Santiago was made protector of the Christians, and in 844 he was said to have appeared on a white horse to lead them in battle. He became known as Santiago Matamoros—St James the Moor-slayer—an incarnation that seems at odds with his other persona, Santiago Peregrino—St James the Pilgrim. In this, he is usually depicted wearing a hat, robes and sandals, carrying a staff, and with a scallop shell around his neck.

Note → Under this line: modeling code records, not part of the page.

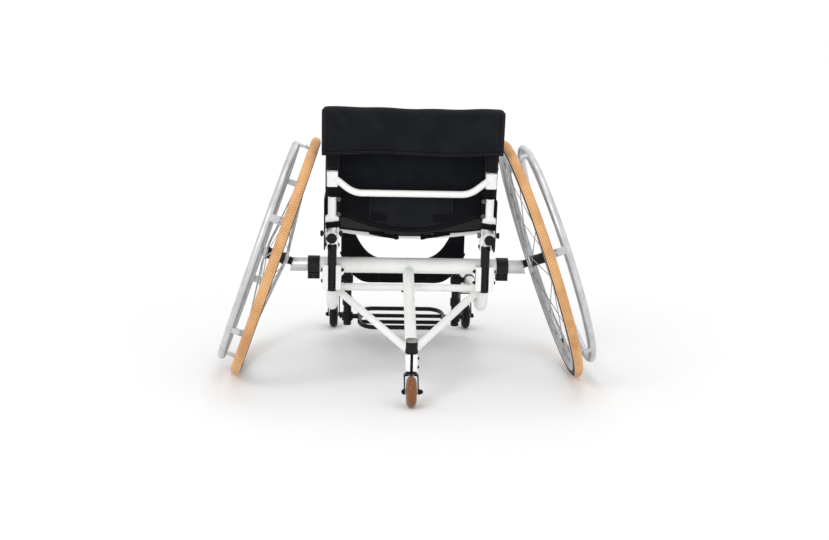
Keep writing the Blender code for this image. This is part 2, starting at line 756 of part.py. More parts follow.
def caster_wheel(name, x, y, radius, width, look, body):
    """Small solid wheel with a rounded tread and a bore for its bolt."""
    half = width / 2
    bore = (FORK_BOLT_RADIUS + SLIDE) / cos(pi / CASTER_STEPS)
    outline = [
        (radius, 0.18 * width), (radius, -0.18 * width), (radius - 0.004, -0.42 * width),
        (radius - 0.010, -half), (bore, -half)]
    tread = tangent(outline[:4], CASTER_STEPS) + [outline[4], (bore, half)]
    tread += tangent([(radius - 0.010, half), (radius - 0.004, 0.42 * width)], CASTER_STEPS)
    place = frame_of((x, y, radius), (1, 0, 0), (0, 0, -1)) @ Matrix.Rotation(pi / CASTER_STEPS, 4, "Z")
    piece(name, turned(tread, CASTER_STEPS, place), look, body)


def fork(name, x, swivel_y, wheel_y, radius, width, stem_radius, stem_top, crown_bottom, body):
    """Fork with its stem, crown, two legs and the wheel's bolt with its nuts."""
    inner = width / 2 + FORK_CLEARANCE
    outer = inner + FORK_PLATE
    crown_top = crown_bottom + CROWN_THICKNESS
    crown = block((x - outer, swivel_y - FORK_WIDTH * 0.3, crown_bottom),
                  (x + outer, swivel_y + FORK_WIDTH * 0.6, crown_top))
    stem = rod((x, swivel_y, crown_bottom + 0.001), (x, swivel_y, stem_top), stem_radius)
    back = Vector((0, wheel_y - swivel_y, radius - crown_bottom))
    lean = back.normalized() * (FORK_WIDTH * 0.45)
    reach = FORK_WIDTH * 0.5
    outline = [
        (swivel_y + reach, crown_top - 0.001), (swivel_y - reach, crown_top - 0.001),
        (wheel_y - reach * 0.8, radius), (wheel_y + lean.y, radius + lean.z),
        (wheel_y + reach * 0.8, radius)]
    legs = []
    for end in (-1, 1):
        middle = x + end * (inner + outer) / 2
        place = frame_of((middle, 0, 0), (1, 0, 0), (0, 1, 0))
        legs.append(plate(outline, FORK_PLATE, place))
    bolt = rod((x - outer - NUT_LENGTH, wheel_y, radius), (x + outer + NUT_LENGTH, wheel_y, radius),
               FORK_BOLT_RADIUS)
    nuts = [
        rod((x + end * (outer - 0.0005), wheel_y, radius), (x + end * (outer + NUT_LENGTH), wheel_y, radius),
            NUT_RADIUS, NUT_RADIUS * 0.75, sides=6)
        for end in (-1, 1)]
    piece(name, crown, BLACK_PAINT, body, joined=[stem, *legs, bolt, *nuts])


def front_casters():
    """Both front casters, trailing behind their swivels."""
    crown_bottom = HOUSING_BOTTOM - GAP - CROWN_THICKNESS
    stem_top = HOUSING_BOTTOM + HOUSING_HEIGHT - 0.010
    for side, name in ((-1, "left"), (1, "right")):
        x = side * CASTER_HALF
        swivel = empty("body_caster_fork_" + name, (x, CASTER_SWIVEL_Y, HOUSING_BOTTOM), ROOT)
        spin = empty("body_caster_wheel_" + name, (x, CASTER_CONTACT_Y, CASTER_RADIUS), swivel)
        fork("caster_fork_" + name, x, CASTER_SWIVEL_Y, CASTER_CONTACT_Y, CASTER_RADIUS,
             CASTER_WIDTH, STEM_RADIUS, stem_top, crown_bottom, swivel)
        caster_wheel("caster_wheel_" + name, x, CASTER_CONTACT_Y, CASTER_RADIUS, CASTER_WIDTH,
                     BLACK_RUBBER, spin)


def anti_tip_clamp():
    """White split clamp at the mast's foot, with its two pinch bolts."""
    low, high = ANTITIP_CLAMP_BOTTOM, ANTITIP_CLAMP_BOTTOM + ANTITIP_CLAMP_HEIGHT
    y = ANTITIP_STEM_Y
    barrel = rod((0, y, low), (0, y, high), ANTITIP_CLAMP_RADIUS)
    ears = block((-ANTITIP_CLAMP_RADIUS, y - ANTITIP_EAR, low), (ANTITIP_CLAMP_RADIUS, y, high))
    bore = rod((0, y, low - 0.01), (0, y, high + 0.01),
               (BEARING_TUBE_RADIUS + GAP) / cos(pi / TUBE_SIDES))
    split = block((-ANTITIP_SPLIT / 2, y - 0.05, low - 0.01), (ANTITIP_SPLIT / 2, y, high + 0.01))
    bolts = [
        rod((ANTITIP_CLAMP_RADIUS - 0.001, y - ANTITIP_EAR * 0.82, z),
            (ANTITIP_CLAMP_RADIUS + 0.0035, y - ANTITIP_EAR * 0.82, z), 0.0026, sides=8)
        for z in (low + 0.25 * ANTITIP_CLAMP_HEIGHT, low + 0.78 * ANTITIP_CLAMP_HEIGHT)]
    piece("anti_tip_clamp", barrel, WHITE_PAINT, joined=[ears, *bolts], cuts=[bore, split])


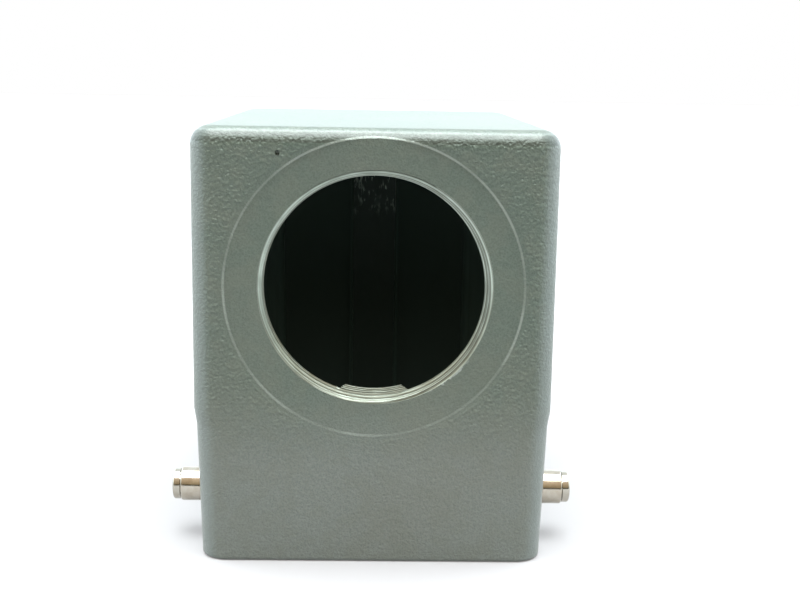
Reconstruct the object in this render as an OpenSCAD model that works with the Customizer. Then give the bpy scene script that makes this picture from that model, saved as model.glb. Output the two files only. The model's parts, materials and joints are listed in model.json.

Peregrinos took scallop shells home from Finisterre as a memento of the arduous conditions of pilgrimage and as proof of success. In words that all peregrinos come to know by heart, Sir Walter Raleigh wrote:
Give me my scallop shell of quiet;
My staff of faith to walk upon …
The shell relates to the pagan history of the camino, and may well be a leftover from the Romans’ worship of Venus, because some claim the shell is a fertility symbol. It was appropriated by Christians when Santiago was supposed to have intervened to help a knight who had been swept under the waves. In that tale, the knight called to Santiago, and when he and his horse resurfaced both were covered in shells.
Seduced by these stories, I’d walked my Spanish talk back when I was preparing for the Francés. Myths and legends had tumbled in my head as I learned to say pueblo (village), mochila (backpack), and albergue and refugio (the hostel-style pilgrim accommodation in most pueblos along the way).
I’d doused my belongings in a vile-smelling concoction, developed for the US Army, which promised to repel bedbugs for six weeks. I’d fretted over pack loads, compiling lists of every item I was to carry with its individual weight, right down to the twenty grams for spare shoelaces. I’d obsessed over a schedule, finally deciding thirty days was reasonable, and booked return travel based on that, congratulating myself on a job well done.
I had been so ready when I set off for the Francés.